> _Source data_
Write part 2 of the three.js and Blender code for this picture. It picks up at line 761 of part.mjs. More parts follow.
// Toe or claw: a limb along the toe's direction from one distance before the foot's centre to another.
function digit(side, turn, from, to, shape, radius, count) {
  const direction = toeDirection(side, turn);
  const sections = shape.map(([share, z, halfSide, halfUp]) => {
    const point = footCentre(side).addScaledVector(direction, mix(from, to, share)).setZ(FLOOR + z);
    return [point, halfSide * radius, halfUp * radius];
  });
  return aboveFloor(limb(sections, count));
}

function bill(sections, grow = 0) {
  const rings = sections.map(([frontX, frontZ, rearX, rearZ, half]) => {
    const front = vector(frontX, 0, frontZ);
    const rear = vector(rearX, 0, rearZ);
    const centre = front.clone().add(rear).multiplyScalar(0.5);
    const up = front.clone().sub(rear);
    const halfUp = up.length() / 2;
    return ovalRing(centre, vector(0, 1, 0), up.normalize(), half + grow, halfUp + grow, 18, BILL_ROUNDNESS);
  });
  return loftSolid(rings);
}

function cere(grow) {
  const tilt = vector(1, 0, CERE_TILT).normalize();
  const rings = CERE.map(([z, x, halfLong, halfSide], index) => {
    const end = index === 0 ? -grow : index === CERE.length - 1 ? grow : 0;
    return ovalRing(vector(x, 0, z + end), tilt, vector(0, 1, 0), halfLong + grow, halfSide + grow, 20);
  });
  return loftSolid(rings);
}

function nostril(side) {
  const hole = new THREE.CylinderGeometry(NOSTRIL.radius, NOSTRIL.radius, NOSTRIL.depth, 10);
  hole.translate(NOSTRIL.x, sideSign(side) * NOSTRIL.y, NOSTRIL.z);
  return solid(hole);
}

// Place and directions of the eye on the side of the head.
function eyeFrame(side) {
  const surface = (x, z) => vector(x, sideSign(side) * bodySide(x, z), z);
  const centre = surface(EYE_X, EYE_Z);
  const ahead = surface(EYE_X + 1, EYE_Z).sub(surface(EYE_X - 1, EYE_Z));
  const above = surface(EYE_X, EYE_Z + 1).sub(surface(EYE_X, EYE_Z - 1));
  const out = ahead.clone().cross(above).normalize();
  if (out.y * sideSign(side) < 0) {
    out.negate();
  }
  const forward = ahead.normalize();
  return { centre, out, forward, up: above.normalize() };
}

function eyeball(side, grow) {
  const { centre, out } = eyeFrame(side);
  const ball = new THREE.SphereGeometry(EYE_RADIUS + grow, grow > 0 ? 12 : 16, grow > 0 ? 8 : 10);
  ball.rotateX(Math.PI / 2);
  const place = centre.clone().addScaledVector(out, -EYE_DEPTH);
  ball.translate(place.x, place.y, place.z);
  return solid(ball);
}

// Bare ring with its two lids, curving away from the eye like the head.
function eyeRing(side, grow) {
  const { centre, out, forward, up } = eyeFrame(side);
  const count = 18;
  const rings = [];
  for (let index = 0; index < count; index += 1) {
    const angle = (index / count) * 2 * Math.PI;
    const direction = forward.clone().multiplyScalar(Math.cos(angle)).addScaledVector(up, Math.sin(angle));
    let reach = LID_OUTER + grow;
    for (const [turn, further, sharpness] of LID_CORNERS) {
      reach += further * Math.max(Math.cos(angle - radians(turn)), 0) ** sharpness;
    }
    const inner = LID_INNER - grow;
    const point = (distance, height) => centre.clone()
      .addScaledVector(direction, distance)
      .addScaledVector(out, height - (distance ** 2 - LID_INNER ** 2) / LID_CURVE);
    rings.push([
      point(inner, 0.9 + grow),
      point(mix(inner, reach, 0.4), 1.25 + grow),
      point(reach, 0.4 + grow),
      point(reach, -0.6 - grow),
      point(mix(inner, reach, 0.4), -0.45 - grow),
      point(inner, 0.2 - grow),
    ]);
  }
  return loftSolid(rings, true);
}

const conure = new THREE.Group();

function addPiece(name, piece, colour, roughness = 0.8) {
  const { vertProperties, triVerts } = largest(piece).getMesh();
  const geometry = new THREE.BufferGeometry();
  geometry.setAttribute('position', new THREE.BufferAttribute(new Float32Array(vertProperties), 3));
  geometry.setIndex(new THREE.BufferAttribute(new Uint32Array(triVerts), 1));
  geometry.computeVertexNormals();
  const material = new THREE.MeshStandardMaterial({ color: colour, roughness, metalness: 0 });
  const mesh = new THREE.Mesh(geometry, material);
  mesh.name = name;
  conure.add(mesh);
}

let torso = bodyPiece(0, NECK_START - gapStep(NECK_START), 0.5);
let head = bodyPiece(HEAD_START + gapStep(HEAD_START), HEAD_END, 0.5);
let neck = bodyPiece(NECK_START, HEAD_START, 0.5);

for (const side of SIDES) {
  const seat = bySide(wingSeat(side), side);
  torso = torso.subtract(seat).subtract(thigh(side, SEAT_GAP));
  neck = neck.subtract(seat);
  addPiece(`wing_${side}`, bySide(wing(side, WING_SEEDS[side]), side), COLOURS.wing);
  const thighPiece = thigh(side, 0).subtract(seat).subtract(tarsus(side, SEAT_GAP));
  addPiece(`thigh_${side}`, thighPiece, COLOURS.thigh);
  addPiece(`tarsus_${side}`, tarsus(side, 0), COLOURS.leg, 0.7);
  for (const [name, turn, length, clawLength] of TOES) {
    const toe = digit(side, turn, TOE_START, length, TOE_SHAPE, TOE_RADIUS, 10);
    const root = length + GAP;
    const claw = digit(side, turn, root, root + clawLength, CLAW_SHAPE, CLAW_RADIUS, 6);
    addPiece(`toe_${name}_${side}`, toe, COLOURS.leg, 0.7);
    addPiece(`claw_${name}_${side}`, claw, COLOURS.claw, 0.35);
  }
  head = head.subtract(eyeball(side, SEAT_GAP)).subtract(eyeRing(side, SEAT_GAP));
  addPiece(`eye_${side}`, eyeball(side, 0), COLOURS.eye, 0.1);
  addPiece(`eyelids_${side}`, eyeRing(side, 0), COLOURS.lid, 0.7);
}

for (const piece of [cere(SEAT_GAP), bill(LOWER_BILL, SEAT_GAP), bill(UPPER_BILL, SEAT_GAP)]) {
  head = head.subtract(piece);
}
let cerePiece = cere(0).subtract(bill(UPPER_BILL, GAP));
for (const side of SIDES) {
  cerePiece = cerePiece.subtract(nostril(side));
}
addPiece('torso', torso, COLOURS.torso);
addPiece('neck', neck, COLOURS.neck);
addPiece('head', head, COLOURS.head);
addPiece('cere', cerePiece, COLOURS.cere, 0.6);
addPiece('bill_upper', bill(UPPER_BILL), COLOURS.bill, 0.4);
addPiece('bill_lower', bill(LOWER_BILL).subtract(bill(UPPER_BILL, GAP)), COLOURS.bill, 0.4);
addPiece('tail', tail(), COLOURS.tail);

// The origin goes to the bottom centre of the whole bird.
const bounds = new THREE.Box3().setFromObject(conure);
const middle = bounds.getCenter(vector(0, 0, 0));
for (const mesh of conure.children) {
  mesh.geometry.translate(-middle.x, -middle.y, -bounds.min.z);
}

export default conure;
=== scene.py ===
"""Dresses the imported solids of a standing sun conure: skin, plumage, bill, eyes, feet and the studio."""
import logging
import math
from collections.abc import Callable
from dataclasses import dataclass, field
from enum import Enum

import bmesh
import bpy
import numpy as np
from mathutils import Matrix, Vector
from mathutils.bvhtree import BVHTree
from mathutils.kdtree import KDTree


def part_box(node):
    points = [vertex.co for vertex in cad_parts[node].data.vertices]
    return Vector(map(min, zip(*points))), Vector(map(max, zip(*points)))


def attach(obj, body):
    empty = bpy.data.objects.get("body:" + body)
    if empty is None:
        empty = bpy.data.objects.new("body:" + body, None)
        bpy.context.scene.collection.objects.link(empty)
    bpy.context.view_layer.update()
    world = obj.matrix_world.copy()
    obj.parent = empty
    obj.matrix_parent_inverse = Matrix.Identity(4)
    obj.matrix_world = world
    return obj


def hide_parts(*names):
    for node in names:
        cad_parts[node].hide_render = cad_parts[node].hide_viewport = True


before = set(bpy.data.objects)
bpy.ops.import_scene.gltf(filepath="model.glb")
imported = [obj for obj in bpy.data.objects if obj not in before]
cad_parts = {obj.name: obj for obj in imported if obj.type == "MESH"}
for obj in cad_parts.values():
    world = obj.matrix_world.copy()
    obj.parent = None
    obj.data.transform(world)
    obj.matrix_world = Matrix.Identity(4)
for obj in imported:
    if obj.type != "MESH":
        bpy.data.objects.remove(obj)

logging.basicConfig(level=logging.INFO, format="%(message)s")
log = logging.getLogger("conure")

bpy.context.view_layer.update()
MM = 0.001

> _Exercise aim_
Reproduce, without alteration, solely the lines beginning at the line that includes "the whole bird." and ending at the line that includes "from mathutils.kdtree import KDTree", both lines included.

> _Written response_
// The origin goes to the bottom centre of the whole bird.
const bounds = new THREE.Box3().setFromObject(conure);
const middle = bounds.getCenter(vector(0, 0, 0));
for (const mesh of conure.children) {
  mesh.geometry.translate(-middle.x, -middle.y, -bounds.min.z);
}

export default conure;
=== scene.py ===
"""Dresses the imported solids of a standing sun conure: skin, plumage, bill, eyes, feet and the studio."""
import logging
import math
from collections.abc import Callable
from dataclasses import dataclass, field
from enum import Enum

import bmesh
import bpy
import numpy as np
from mathutils import Matrix, Vector
from mathutils.bvhtree import BVHTree
from mathutils.kdtree import KDTree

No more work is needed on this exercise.